TASK TO CARRY OUT: Write out the data below in full. Keep it exact.

- - -

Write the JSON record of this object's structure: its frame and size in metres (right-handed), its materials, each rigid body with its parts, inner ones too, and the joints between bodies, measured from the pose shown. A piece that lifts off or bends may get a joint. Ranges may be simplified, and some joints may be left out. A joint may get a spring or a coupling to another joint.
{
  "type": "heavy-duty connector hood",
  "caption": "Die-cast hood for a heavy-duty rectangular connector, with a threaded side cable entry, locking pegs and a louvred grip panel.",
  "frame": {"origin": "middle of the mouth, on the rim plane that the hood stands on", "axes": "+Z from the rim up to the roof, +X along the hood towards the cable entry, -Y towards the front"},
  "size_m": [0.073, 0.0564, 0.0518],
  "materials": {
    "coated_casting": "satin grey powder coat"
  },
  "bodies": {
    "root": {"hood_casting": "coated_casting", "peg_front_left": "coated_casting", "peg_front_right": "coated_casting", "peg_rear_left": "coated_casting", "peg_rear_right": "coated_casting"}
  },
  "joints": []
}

- - -

EXPECTED ANSWER:
Write the JSON record of this object's structure: its frame and size in metres (right-handed), its materials, each rigid body with its parts, inner ones too, and the joints between bodies, measured from the pose shown. A piece that lifts off or bends may get a joint. Ranges may be simplified, and some joints may be left out. A joint may get a spring or a coupling to another joint.
{
  "type": "heavy-duty connector hood",
  "caption": "Die-cast hood for a heavy-duty rectangular connector, with a threaded side cable entry, locking pegs and a louvred grip panel.",
  "frame": {"origin": "middle of the mouth, on the rim plane that the hood stands on", "axes": "+Z from the rim up to the roof, +X along the hood towards the cable entry, -Y towards the front"},
  "size_m": [0.073, 0.0564, 0.0518],
  "materials": {
    "coated_casting": "satin grey powder coat"
  },
  "bodies": {
    "root": {"hood_casting": "coated_casting", "peg_front_left": "coated_casting", "peg_front_right": "coated_casting", "peg_rear_left": "coated_casting", "peg_rear_right": "coated_casting"}
  },
  "joints": []
}